I haven't used private packages, but it astonishes me you don't just add private packages with some kind of flag so it knows to not try to pull a public package.
Anyone who uses this must have already understood and just overlooked this vulnerability when they realize their private package must have a unique name that doesn't match a public package
I have scoped, private packages in `@myscope`. I set up my `npmrc` with `@myscope:registry=url/to/my/private/repo`. I just checked, and if I try to install `@myscope/commmon-library`, when it's not found on our repo, it will fail, because `npm` has associated `@myscope` with one and only one (private) registry.
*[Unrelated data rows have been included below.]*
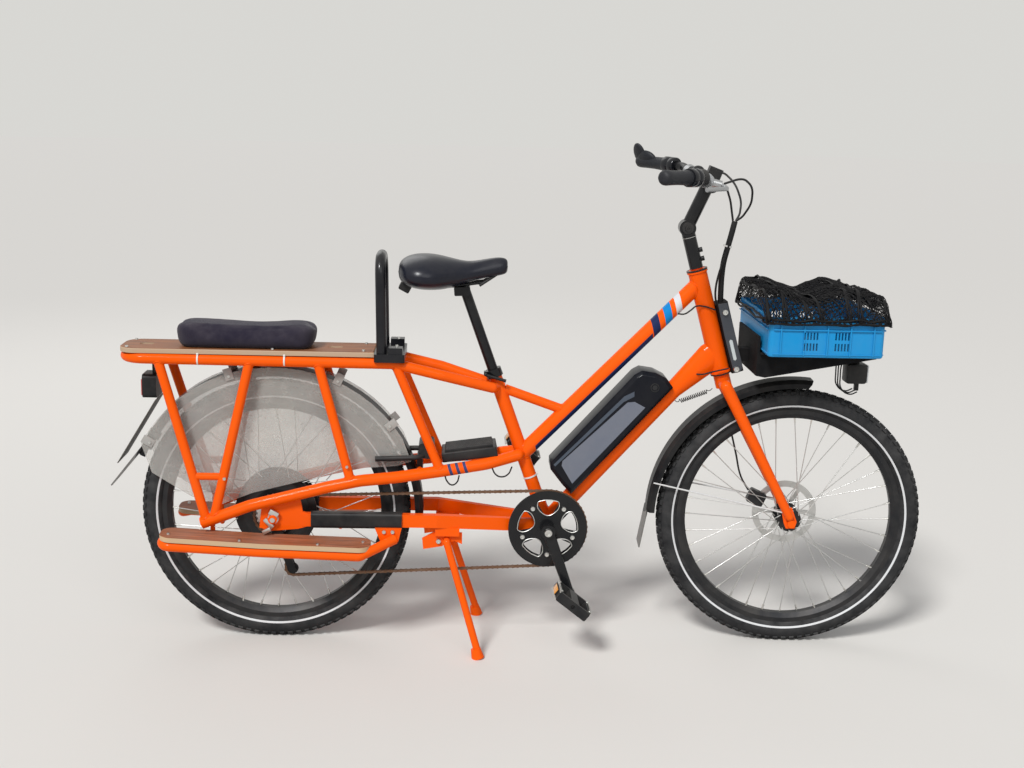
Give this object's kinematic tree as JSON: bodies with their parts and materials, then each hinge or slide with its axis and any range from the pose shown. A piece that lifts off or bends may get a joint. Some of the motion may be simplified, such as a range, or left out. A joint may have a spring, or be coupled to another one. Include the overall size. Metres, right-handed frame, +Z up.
{
  "type": "electric cargo bicycle",
  "caption": "Long-tail electric cargo bicycle with orange frame, rear deck with cushion and hoop, footboards, wheel skirts, front rack with crate, and centre stand.",
  "frame": {"origin": "on the floor under the middle of the overall length and width", "axes": "+X forward, +Y to the rider's left, +Z up; the bicycle is on its centre stand with the front wheel turned slightly right"},
  "size_m": [2.022, 0.671, 1.2222],
  "materials": {
    "orange_paint": "glossy orange paint with dust",
    "black_paint": "satin black paint",
    "tyre_rubber": "dusty black rubber",
    "rim_alloy": "black anodised, dusty",
    "hub_alloy": "black alloy",
    "steel": "bright steel",
    "chain_steel": "rusty steel",
    "wood_ply": "worn brown ply",
    "cushion_cloth": "dark purple cloth",
    "net_cord": "black elastic net",
    "skirt_sheet": "dusty smoked sheet",
    "black_plastic": "matte black",
    "plate_paint": "blank plate, grey-white",
    "saddle_skin": "smooth dark vinyl",
    "crate_blue": "bright blue plastic"
  },
  "bodies": {
    "frame": {"battery": "black_plastic", "cargo_net": "net_cord", "chain": "chain_steel", "chainstays": "orange_paint", "controller_box": "black_plastic", "crate": "crate_blue", "deck_board": "wood_ply", "deck_cushion": "cushion_cloth", "down_tube": "orange_paint", "footboard_frames": "orange_paint", "footboards": "wood_ply", "front_rack": "black_paint", "head_tube": "orange_paint", "headlamp": "black_plastic", "main_tube": "orange_paint", "passenger_hoop": "black_paint", "rack_loop": "orange_paint", "rack_struts": "orange_paint", "rear_caliper": "hub_alloy", "rear_derailleur": "black_plastic", "rear_lamp": "black_plastic", "rear_mudguard": "black_plastic", "rear_plate": "plate_paint", "ring_lock": "black_plastic", "saddle": "saddle_skin", "seat_post": "black_paint", "seat_tube": "orange_paint", "side_rails": "orange_paint", "stand_bracket": "orange_paint", "stay_cover": "black_plastic", "steering_spring": "steel", "wheel_skirts": "skirt_sheet"},
    "steering": {"fork": "orange_paint", "stem": "black_paint", "handlebar": "black_paint", "grips": "black_plastic", "brake_levers": "hub_alloy", "bar_fittings": "black_plastic", "bar_cables": "black_plastic", "cable_sleeve": "black_plastic", "front_mudguard": "black_plastic", "front_caliper": "hub_alloy"},
    "front_wheel": {"front_tyre": "tyre_rubber", "front_rim": "rim_alloy", "front_hub": "hub_alloy", "front_disc": "steel", "front_spokes": "steel"},
    "rear_wheel": {"rear_tyre": "tyre_rubber", "rear_rim": "rim_alloy", "rear_hub": "hub_alloy", "rear_sprockets": "steel", "rear_disc": "steel", "rear_spokes": "steel"},
    "crank": {"chainring": "black_paint", "crank_arms": "black_paint"},
    "pedal_right": {"pedal_right": "black_plastic"},
    "pedal_left": {"pedal_left": "black_plastic"},
    "stand": {"centre_stand": "orange_paint"}
  },
  "joints": [
    {"name": "steering_turn", "type": "hinge", "parent": "frame", "child": "steering", "pos_m": [0.4864, 0, 0.7069], "axis": [-0.2791, 0, 0.9603], "range_deg": [-51.8, 58.2]},
    {"name": "front_wheel_spin", "type": "hinge", "parent": "steering", "child": "front_wheel", "pos_m": [0.67888, -0.00449, 0.33247], "axis": [0.0536, 0.9984, 0.0156], "continuous": true},
    {"name": "rear_wheel_spin", "type": "hinge", "parent": "frame", "child": "rear_wheel", "pos_m": [-0.609, 0, 0.3325], "axis": [0, 1, 0], "continuous": true},
    {"name": "crank_spin", "type": "hinge", "parent": "frame", "child": "crank", "pos_m": [0.066, 0, 0.308], "axis": [0, 1, 0], "continuous": true},
    {"name": "pedal_right_spin", "type": "hinge", "parent": "crank", "child": "pedal_right", "pos_m": [0.12378, -0.138, 0.15345], "axis": [0, 1, 0], "continuous": true},
    {"name": "pedal_left_spin", "type": "hinge", "parent": "crank", "child": "pedal_left", "pos_m": [0.00822, 0.138, 0.46255], "axis": [0, 1, 0], "continuous": true},
    {"name": "stand_fold", "type": "hinge", "parent": "frame", "child": "stand", "pos_m": [-0.184, 0, 0.276], "axis": [0, 1, 0], "range_deg": [0, 78]}
  ]
}
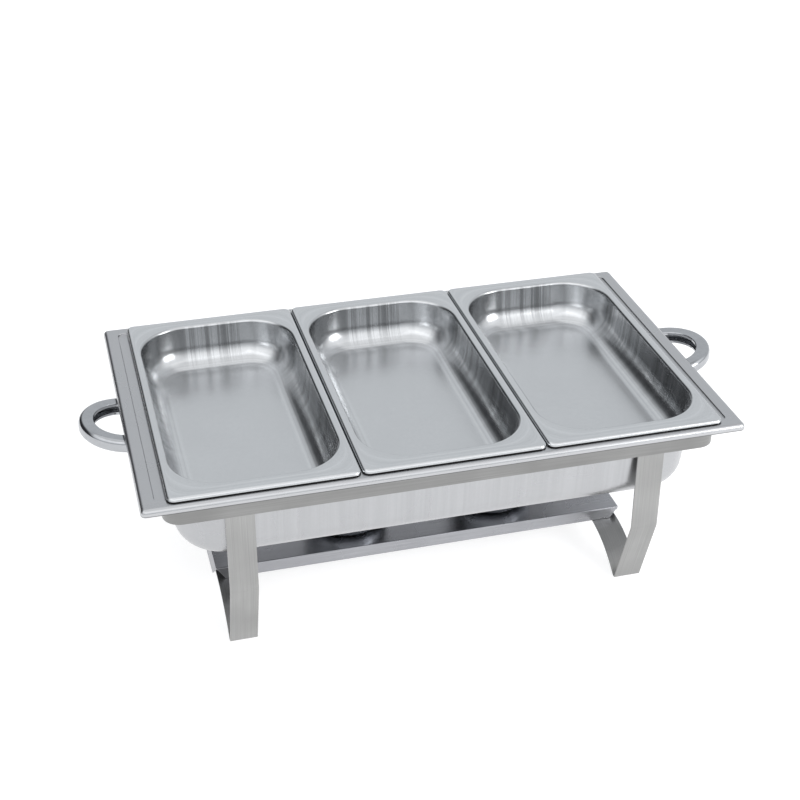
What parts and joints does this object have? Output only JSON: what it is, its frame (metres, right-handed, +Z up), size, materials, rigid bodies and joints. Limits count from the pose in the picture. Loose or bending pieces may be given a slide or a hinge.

The only hiccup is that if I'm a new developer, and I haven't made this entry in my user-level `npmrc`, and I'm not using an existing project with a `.npmrc` in the project root, then it will try to hit `@myscope` on the public repo. But if I don't have the registry for `@myscope` configured at all, my actual dependencies won't work, so I should notice that right away.
If nothing else, I suppose the takeaway is to grab the group scope for whatever private scope you choose on the public repo before somebody else squats on it. Still, at least for NPM, this seems like a solved problem, you just have to implement the existing solution correctly.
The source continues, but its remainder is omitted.